- Stated goal
Only the lines from the one with "make_valve_body()" through the one with "in imported if" are to be restated, word for word, with both of them included.
*** Information shown ***
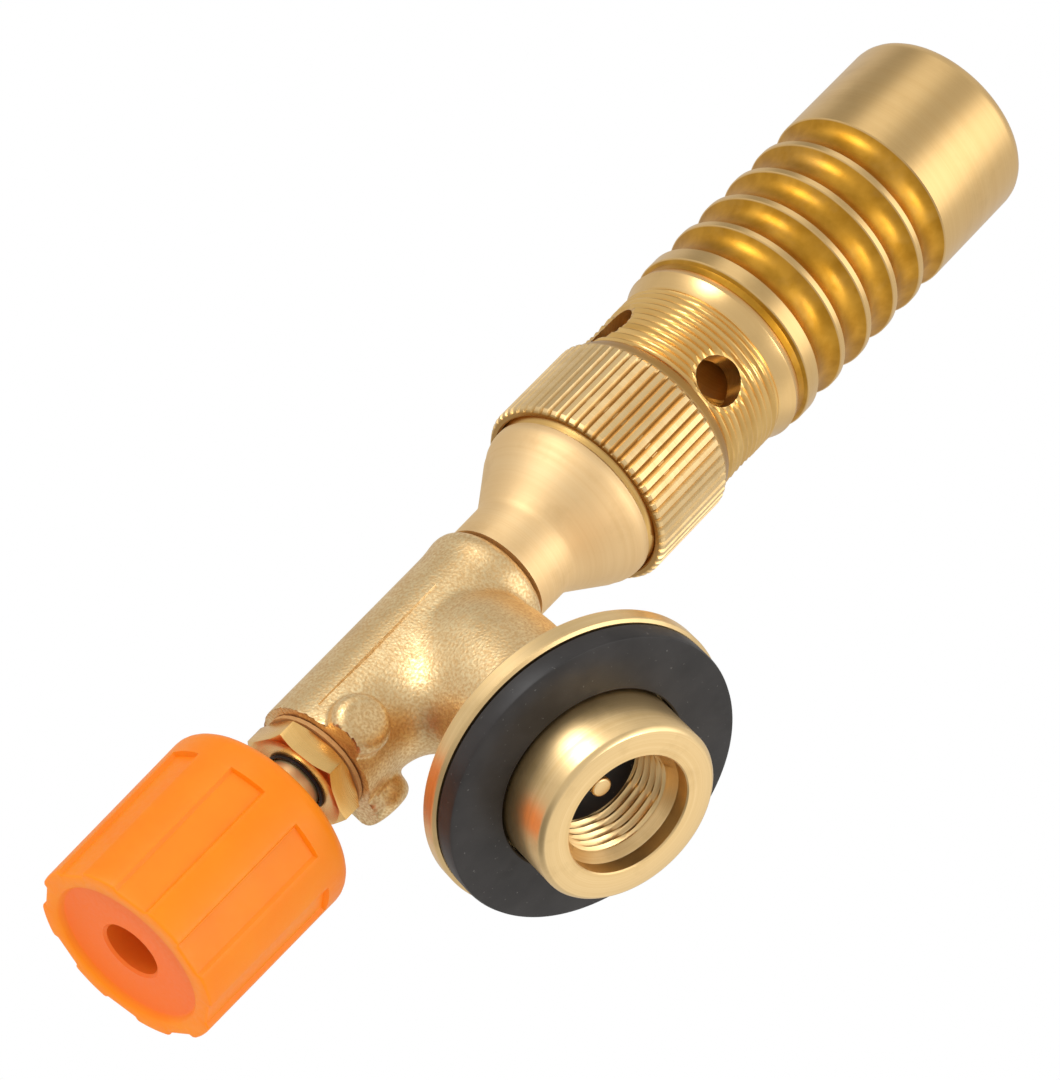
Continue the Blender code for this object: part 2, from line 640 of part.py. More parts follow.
def make_neck():
    """Turned neck with its cone. It screws into the body and carries the burner tube and the jet holder."""
    gasket_top = OUTLET_END + SEAT_GAP + GASKET_THICKNESS
    rear_spigot = NECK_BORE - SEAT_GAP
    holder_bore = HOLDER_THREAD + SEAT_GAP
    holder_floor = NECK_SPIGOT_END - HOLDER_LENGTH - 1.0 * MM
    profile = [
        (NECK_SPIGOT, NECK_SPIGOT_END),
        (NECK_SPIGOT, CONE_RIM),
        (CONE_RADIUS, CONE_RIM),
        (CONE_RADIUS, CONE_RIM - CONE_BAND),
        (NECK_RADIUS, NECK_START + NECK_LENGTH),
        (NECK_RADIUS, NECK_START),
        (rear_spigot, NECK_START),
        (rear_spigot, gasket_top + SEAT_GAP),
        (GAS_PASSAGE, gasket_top + SEAT_GAP),
        (GAS_PASSAGE, holder_floor),
        (holder_bore, holder_floor),
        (holder_bore, NECK_SPIGOT_END),
    ]
    turned("burner_neck", profile, BURNER_AXIS, FINE, "turned_brass")
    low, high = OUTLET_END + SEAT_GAP, gasket_top
    gasket = [(rear_spigot, high), (rear_spigot, low), (GAS_PASSAGE, low), (GAS_PASSAGE, high)]
    turned("neck_gasket", gasket, BURNER_AXIS, COARSE, "white_ptfe")


def make_jet():
    """Jet holder in the neck, the jet in its front end, and the filter between them."""
    seat = NECK_SPIGOT_END + SEAT_GAP
    flange_top = seat + HOLDER_FLANGE_HEIGHT
    front = flange_top + HOLDER_LENGTH
    socket = JET_THREAD + SEAT_GAP
    socket_floor = front - JET_LENGTH - JET_FILTER - 2 * SEAT_GAP
    rear = seat - HOLDER_LENGTH
    holder = [
        (HOLDER_RADIUS, front),
        (HOLDER_RADIUS, flange_top),
        (HOLDER_FLANGE, flange_top),
        (HOLDER_FLANGE, seat),
        (HOLDER_THREAD, seat),
        (HOLDER_THREAD, rear),
        (GAS_PASSAGE, rear),
        (GAS_PASSAGE, socket_floor),
        (socket, socket_floor),
        (socket, front),
    ]
    turned("jet_holder", holder, BURNER_AXIS, COARSE, "turned_brass")
    shoulder = front + SEAT_GAP
    tip = shoulder + JET_LENGTH
    jet = [
        (0.45 * JET_RADIUS, tip),
        (JET_RADIUS, tip - 0.45 * JET_LENGTH),
        (JET_RADIUS, shoulder),
        (JET_THREAD, shoulder),
        (JET_THREAD, shoulder - JET_LENGTH),
        (3 * JET_BORE, shoulder - JET_LENGTH),
        (3 * JET_BORE, tip - 0.9 * MM),
        (JET_BORE, tip - 0.6 * MM),
        (JET_BORE, tip),
    ]
    turned("jet", jet, BURNER_AXIS, COARSE, "turned_brass")
    high = shoulder - JET_LENGTH - SEAT_GAP
    low = high - JET_FILTER
    plug = [(0, high), (JET_THREAD, high), (JET_THREAD, low), (0, low)]
    turned("jet_filter", plug, BURNER_AXIS, COARSE, "sintered_bronze", ring=False)


def groove(middle):
    """Concave ring groove, from its burner side to its sleeve side."""
    half = GROOVE_WIDTH / 2
    radius = (half**2 + GROOVE_DEPTH**2) / (2 * GROOVE_DEPTH)
    reach = degrees(asin(half / radius))
    centre = (RIB_RADIUS - GROOVE_DEPTH + radius, middle)
    return arc(centre, radius, 180 - reach, 180 + reach, 4)


def make_burner_tube():
    """Burner tube: threaded rear with air holes, shoulder, band, five ring grooves and the smooth head."""
    rear_bore = NECK_SPIGOT + SEAT_GAP
    rear_bore_end = NECK_SPIGOT_END + SEAT_GAP
    mixer_bore = MIXER_RADIUS + SEAT_GAP
    corner = (HEAD_RADIUS - HEAD_ROUNDING, HEAD_END - HEAD_ROUNDING)
    profile = [*arc(corner, HEAD_ROUNDING, 90, 0, 3), (HEAD_RADIUS, GROOVES_END + HEAD_RADIUS - RIB_RADIUS)]
    for i in reversed(range(GROOVE_COUNT)):
        profile += groove(GROOVE_FIRST + GROOVE_SPACING * i)
    profile += [
        (RIB_RADIUS, BAND_START),
        (RIB_RADIUS - UNDERCUT_DEPTH, BAND_START - 0.25 * MM),
        (RIB_RADIUS - UNDERCUT_DEPTH, SHOULDER_END + 0.3 * MM),
        (TUBE_THREAD + SHOULDER_RISE, SHOULDER_END),
        (TUBE_THREAD, TUBE_THREAD_END),
        (TUBE_THREAD, TUBE_REAR + 0.4 * MM),
        (TUBE_THREAD - 0.4 * MM, TUBE_REAR),
        (rear_bore, TUBE_REAR),
        (rear_bore, rear_bore_end),
        (AIR_CHAMBER, rear_bore_end),
        (AIR_CHAMBER, AIR_CHAMBER_END),
        (mixer_bore, AIR_CHAMBER_END),
        (mixer_bore, CUP_FLOOR),
        (CUP_RADIUS, CUP_FLOOR),
        (CUP_RADIUS, HEAD_END),
    ]
    tube = turned("burner_tube", profile, BURNER_AXIS, FINE, "burner_brass")
    length = TUBE_THREAD - AIR_CHAMBER + 3 * MM
    places = []
    for i in range(AIR_HOLE_COUNT):
        out = direction(AIR_HOLE_TURN + 2 * pi * i / AIR_HOLE_COUNT)
        middle = out * (TUBE_THREAD + AIR_CHAMBER) / 2 + Vector((0, 0, AIR_HOLE_PLACE))
        places.append((middle, out))
    combine(tube, rods("air_holes", places, AIR_HOLE_RADIUS, length, BURNER_AXIS))


def make_burner_inside():
    """Mixing tube with its throat, and the flame holder at the floor of the cup."""
    low, high = AIR_CHAMBER_END, CUP_FLOOR
    mixer = [
        (MIXER_RADIUS, high),
        (MIXER_RADIUS, low),
        (MIXER_MOUTH, low),
        (0.45 * MIXER_MOUTH + 0.55 * THROAT_RADIUS, low + THROAT_DEPTH / 2),
        (THROAT_RADIUS, low + THROAT_DEPTH),
        (MIXER_MOUTH - 0.1 * MM, high),
    ]
    turned("mixing_tube", mixer, BURNER_AXIS, COARSE, "turned_brass")
    seat = CUP_FLOOR + SEAT_GAP
    face = seat + HOLDER_DISC
    edge = CUP_RADIUS - SEAT_GAP
    disc = [(edge, face), (edge, seat), (PORT_CENTRE, seat), (PORT_CENTRE, face)]
    holder = turned("flame_holder", disc, BURNER_AXIS, FINE, "turned_brass")
    places = []
    for i in range(PORT_COUNT):
        out = direction(2 * pi * i / PORT_COUNT) * (edge + PORT_CENTRE) / 2
        places.append((out + Vector((0, 0, (seat + face) / 2)), Vector((0, 0, 1))))
    combine(holder, rods("flame_ports", places, PORT_RADIUS, HOLDER_DISC + 2 * MM, BURNER_AXIS, 10))


def make_air_sleeve():
    """Knurled sleeve that screws along the burner tube's thread, with a wire ring in a groove inside it."""
    rear, front = SLEEVE_REAR, SLEEVE_FRONT
    bore = TUBE_THREAD + SEAT_GAP
    middle = rear + 3.4 * MM
    ring_centre = TUBE_THREAD + RUN_GAP + FRICTION_WIRE
    half = FRICTION_WIRE + RUN_GAP
    depth = ring_centre + half
    sleeve = [
        (bore + 0.1 * SLEEVE_WALL, front),
        (SLEEVE_RADIUS - 0.3 * MM, front - SLEEVE_NOSE),
        (SLEEVE_RADIUS, front - SLEEVE_NOSE - 0.3 * MM),
        (SLEEVE_RADIUS, rear + SLEEVE_CHAMFER),
        (SLEEVE_RADIUS - SLEEVE_CHAMFER, rear),
        (bore, rear),
        (bore, middle - half),
        (depth, middle - half),
        (depth, middle + half),
        (bore, middle + half),
        (bore, front),
    ]
    turned("air_sleeve", sleeve, BURNER_AXIS, FINE, "turned_brass")
    ring = arc((ring_centre, middle), FRICTION_WIRE, 180, -180, 6)[:-1]
    turned("sleeve_friction_ring", ring, BURNER_AXIS, FINE, "zinc_steel")


make_valve_body()
make_gland()
make_spindle()
make_knob()
make_connector()
make_neck()
make_jet()
make_burner_tube()
make_burner_inside()
make_air_sleeve()
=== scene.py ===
import json
import math

import bpy
from mathutils import Matrix, Vector


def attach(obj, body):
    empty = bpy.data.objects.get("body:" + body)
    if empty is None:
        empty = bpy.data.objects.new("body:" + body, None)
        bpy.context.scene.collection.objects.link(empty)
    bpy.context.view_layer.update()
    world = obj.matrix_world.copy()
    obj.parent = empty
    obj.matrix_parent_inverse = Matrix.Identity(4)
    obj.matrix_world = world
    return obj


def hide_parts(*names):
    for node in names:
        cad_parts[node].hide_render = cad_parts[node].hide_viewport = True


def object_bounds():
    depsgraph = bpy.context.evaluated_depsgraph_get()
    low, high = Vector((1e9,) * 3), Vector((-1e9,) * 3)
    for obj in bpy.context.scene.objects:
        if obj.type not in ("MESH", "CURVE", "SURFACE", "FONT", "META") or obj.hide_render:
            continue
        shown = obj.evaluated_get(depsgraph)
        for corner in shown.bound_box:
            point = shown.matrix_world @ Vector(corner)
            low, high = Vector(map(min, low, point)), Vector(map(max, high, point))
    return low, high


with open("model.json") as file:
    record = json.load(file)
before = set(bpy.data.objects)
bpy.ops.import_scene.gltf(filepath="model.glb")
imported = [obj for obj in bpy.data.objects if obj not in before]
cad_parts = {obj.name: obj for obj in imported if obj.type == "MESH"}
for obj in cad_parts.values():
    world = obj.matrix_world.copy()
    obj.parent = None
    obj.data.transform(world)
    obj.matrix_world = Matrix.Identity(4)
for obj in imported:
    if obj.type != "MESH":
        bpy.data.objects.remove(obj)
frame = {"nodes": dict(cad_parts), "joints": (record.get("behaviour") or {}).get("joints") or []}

mm = 0.001
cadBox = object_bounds()
nodes = frame["nodes"]
print("frame loaded")


# the two axes of the torch

knobJoint = next(joint for joint in frame["joints"] if joint["name"] == "knob_turn")
crossing = Vector(knobJoint["pos_m"])
burnerWay = Vector(knobJoint["axis"])
burnerAxis = {"place": crossing, "turn": (0, math.acos(burnerWay.z), 0)}
cartridgeAxis = {"place": Vector((0, 0, 0)), "turn": (0, 0, 0)}


def axisMatrix(axis):
    turn = Matrix.Rotation(axis["turn"][1], 4, "Y")
    return Matrix.Translation(axis["place"]) @ turn


def spanOf(node, axis):
    # lowest place, highest place and largest radius of a CAD piece about an axis, in mm
    back = axisMatrix(axis).inverted()
    points = [back @ vertex.co for vertex in nodes[node].data.vertices]
    heights = [point.z / mm for point in points]
    radii = [math.hypot(point.x, point.y) / mm for point in points]
    return min(heights), max(heights), max(radii)


# modelling helpers

def deselectAll():
    if bpy.context.mode != "OBJECT":
        bpy.ops.object.mode_set(mode="OBJECT")
    bpy.ops.object.select_all(action="DESELECT")


def selectOnly(piece):
    deselectAll()
    piece.select_set(True)
    bpy.context.view_layer.objects.active = piece


def addModifier(piece, kind, **settings):
    selectOnly(piece)
    modifier = piece.modifiers.new(kind.title(), kind)
    for key, value in settings.items():
        setattr(modifier, key, value)
    bpy.ops.object.modifier_apply(modifier=modifier.name)


def joinCut(piece, other, operation="DIFFERENCE"):
    addModifier(piece, "BOOLEAN", operation=operation, object=other, solver="EXACT")
    bpy.data.objects.remove(other, do_unlink=True)


def cleanUp(piece):
    selectOnly(piece)
    bpy.ops.object.mode_set(mode="EDIT")
    bpy.ops.mesh.select_all(action="SELECT")
    bpy.ops.mesh.remove_doubles(threshold=0.002 * mm)
    bpy.ops.mesh.normals_make_consistent(inside=False)
    bpy.ops.object.mode_set(mode="OBJECT")


def spinProfile(name, points, sides, ring=True):
    # draws the outline point by point from one vertex, in mm, and spins it about Z
    deselectAll()
    bpy.ops.mesh.primitive_plane_add(size=mm, location=(0, 0, 0))
    piece = bpy.context.object
    piece.name = piece.data.name = name
    bpy.ops.object.mode_set(mode="EDIT")
    bpy.ops.mesh.merge(type="CENTER")
    last = Vector((0, 0, 0))
    for number, (radius, height) in enumerate(points):
        place = Vector((radius, 0, height)) * mm
        if number == 0:
            bpy.ops.transform.translate(value=place)
        else:
            bpy.ops.mesh.extrude_vertices_move(TRANSFORM_OT_translate={"value": place - last})
        last = place
    if ring:
        start = Vector((points[0][0], 0, points[0][1])) * mm
        bpy.ops.mesh.extrude_vertices_move(TRANSFORM_OT_translate={"value": start - last})
    bpy.ops.mesh.select_all(action="SELECT")
    bpy.ops.mesh.spin(steps=sides, angle=2 * math.pi, center=(0, 0, 0), axis=(0, 0, 1))
    bpy.ops.object.mode_set(mode="OBJECT")
    cleanUp(piece)
    return piece


def roundOff(centre, radius, start, end, steps):
    # points of an arc in an outline, angles in degrees from the outward side
    angles = [math.radians(start + (end - start) * i / steps) for i in range(steps + 1)]
    return [(centre[0] + radius * math.cos(t), centre[1] + radius * math.sin(t)) for t in angles]


def rows(radius, low, high, count):
    # evenly spaced points up a straight wall, both ends included
    return [(radius, low + (high - low) * i / count) for i in range(count + 1)]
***
- Finished task
make_valve_body()
make_gland()
make_spindle()
make_knob()
make_connector()
make_neck()
make_jet()
make_burner_tube()
make_burner_inside()
make_air_sleeve()
=== scene.py ===
import json
import math

import bpy
from mathutils import Matrix, Vector


def attach(obj, body):
    empty = bpy.data.objects.get("body:" + body)
    if empty is None:
        empty = bpy.data.objects.new("body:" + body, None)
        bpy.context.scene.collection.objects.link(empty)
    bpy.context.view_layer.update()
    world = obj.matrix_world.copy()
    obj.parent = empty
    obj.matrix_parent_inverse = Matrix.Identity(4)
    obj.matrix_world = world
    return obj


def hide_parts(*names):
    for node in names:
        cad_parts[node].hide_render = cad_parts[node].hide_viewport = True


def object_bounds():
    depsgraph = bpy.context.evaluated_depsgraph_get()
    low, high = Vector((1e9,) * 3), Vector((-1e9,) * 3)
    for obj in bpy.context.scene.objects:
        if obj.type not in ("MESH", "CURVE", "SURFACE", "FONT", "META") or obj.hide_render:
            continue
        shown = obj.evaluated_get(depsgraph)
        for corner in shown.bound_box:
            point = shown.matrix_world @ Vector(corner)
            low, high = Vector(map(min, low, point)), Vector(map(max, high, point))
    return low, high


with open("model.json") as file:
    record = json.load(file)
before = set(bpy.data.objects)
bpy.ops.import_scene.gltf(filepath="model.glb")
imported = [obj for obj in bpy.data.objects if obj not in before]
cad_parts = {obj.name: obj for obj in imported if obj.type == "MESH"}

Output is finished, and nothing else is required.